Rapid and precise large area mapping of rare-earth doping homogeneity in luminescent materials

Abstract

Doping of luminescent materials by rare-earth ions is common practice to achieve desired emission properties for a large variety of applications. As several rare-earths ions are frequently combined, it is subsequently difficult to effectively detect and control their homogeneous distribution within the host material. Here, we present a simple, rapid, large scale and precise method of rare-earth mapping using a commercial UV-Vis scanner. We discuss the influence of rare-earth distribution on the physical, optical and luminescent properties with no observable qualitative effect on photoluminescent properties and optical anisotropy. On the contrary, rare-earth-rich areas exhibit significantly higher values of refractive index and optical absorption, which allowed for their identification by the commercial scanner device.
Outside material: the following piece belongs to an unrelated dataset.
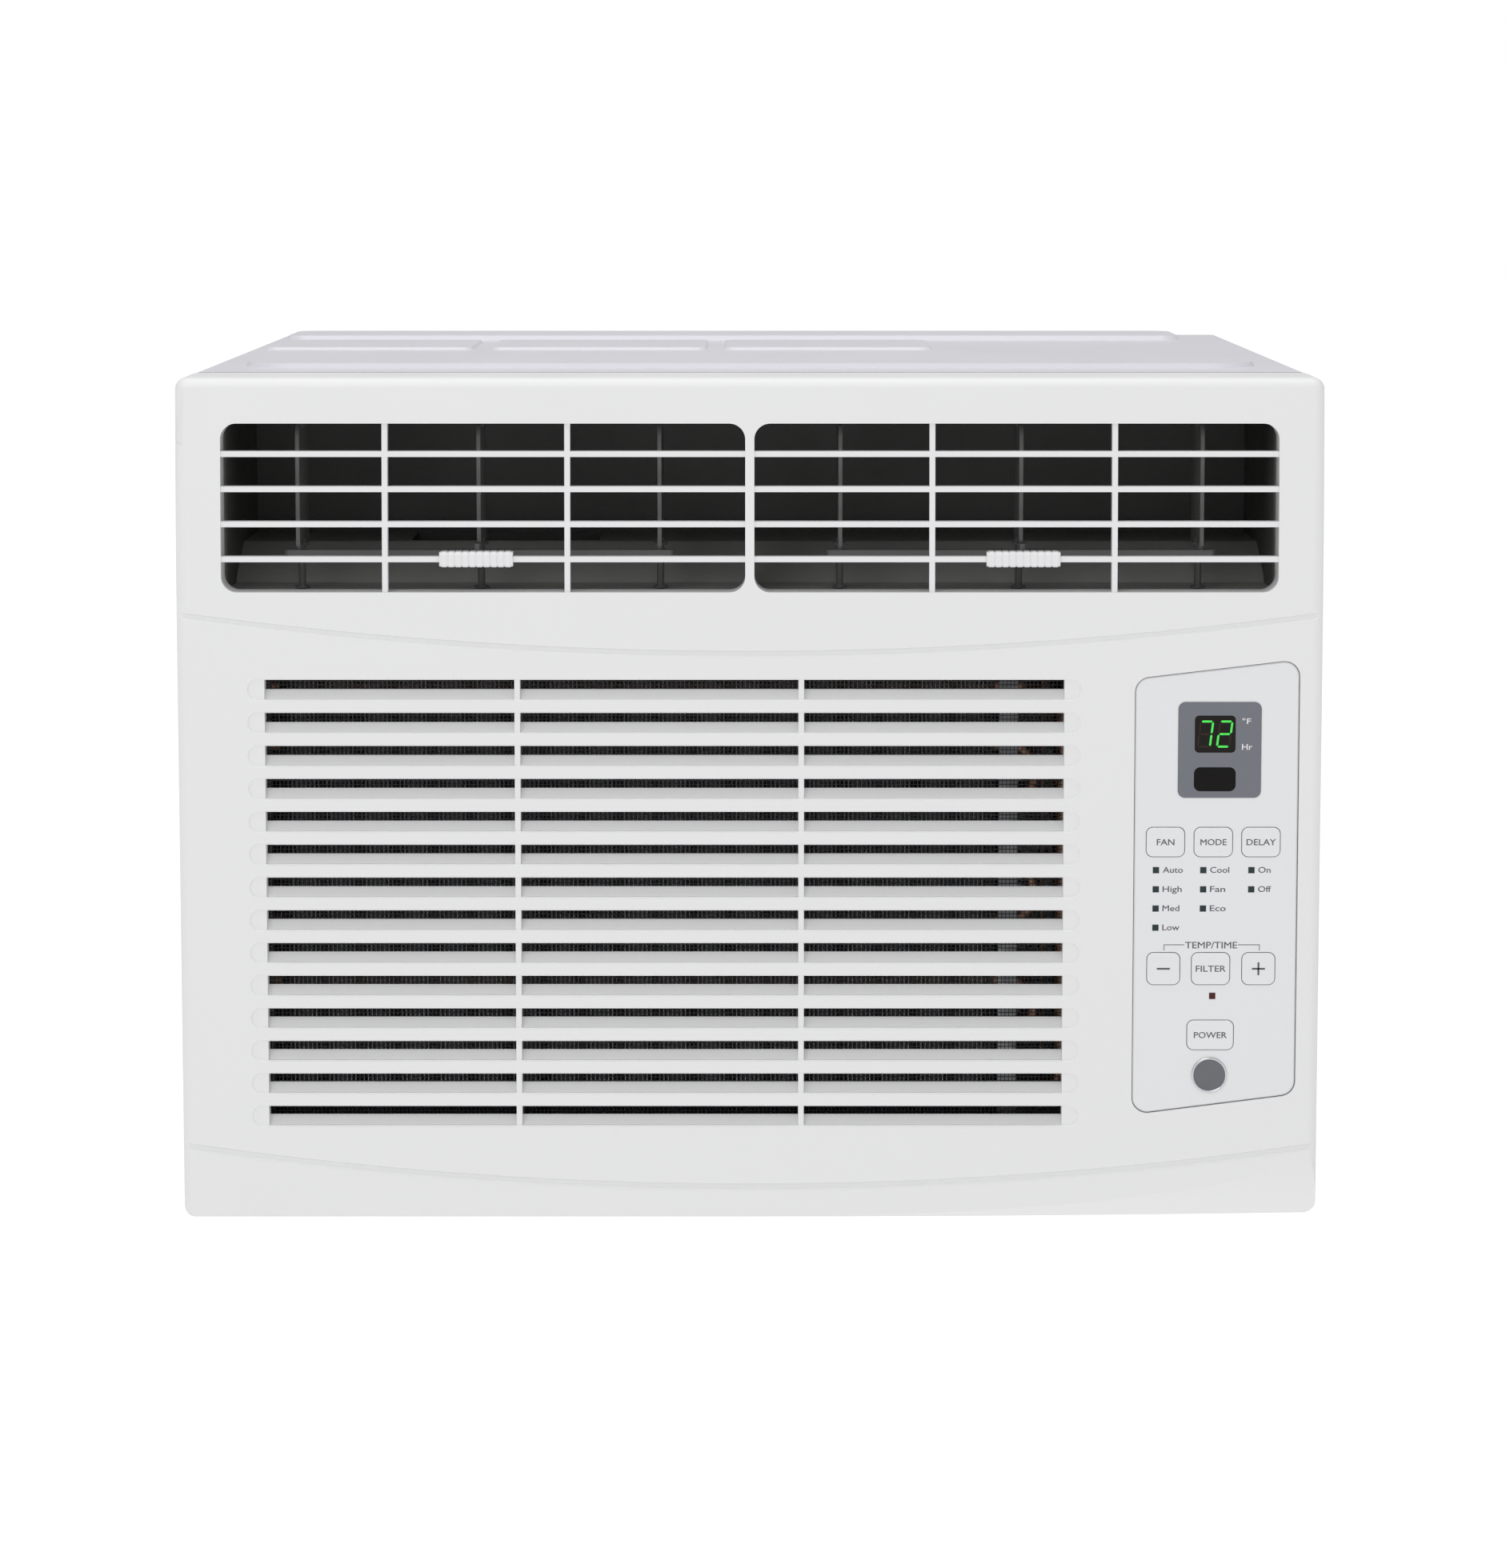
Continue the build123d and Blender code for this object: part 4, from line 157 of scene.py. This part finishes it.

The presented method thus provides fast and accurate information about the rare-earth distribution in the material volume with high resolution (approximate to 2.7 µm) and low limit of concentration difference detection (approximate to 0.014 at.%) compared to other techniques, which makes it a promising candidate for high throughput measurements. Mapping the distributions of various rare-earth dopants when combined within a host material is challenging, Here, a fast and precise approach to mapping rare-earth doping distribution based on a commercial UV-Vis scanner shows that dopants locally modify the optical properties of the material.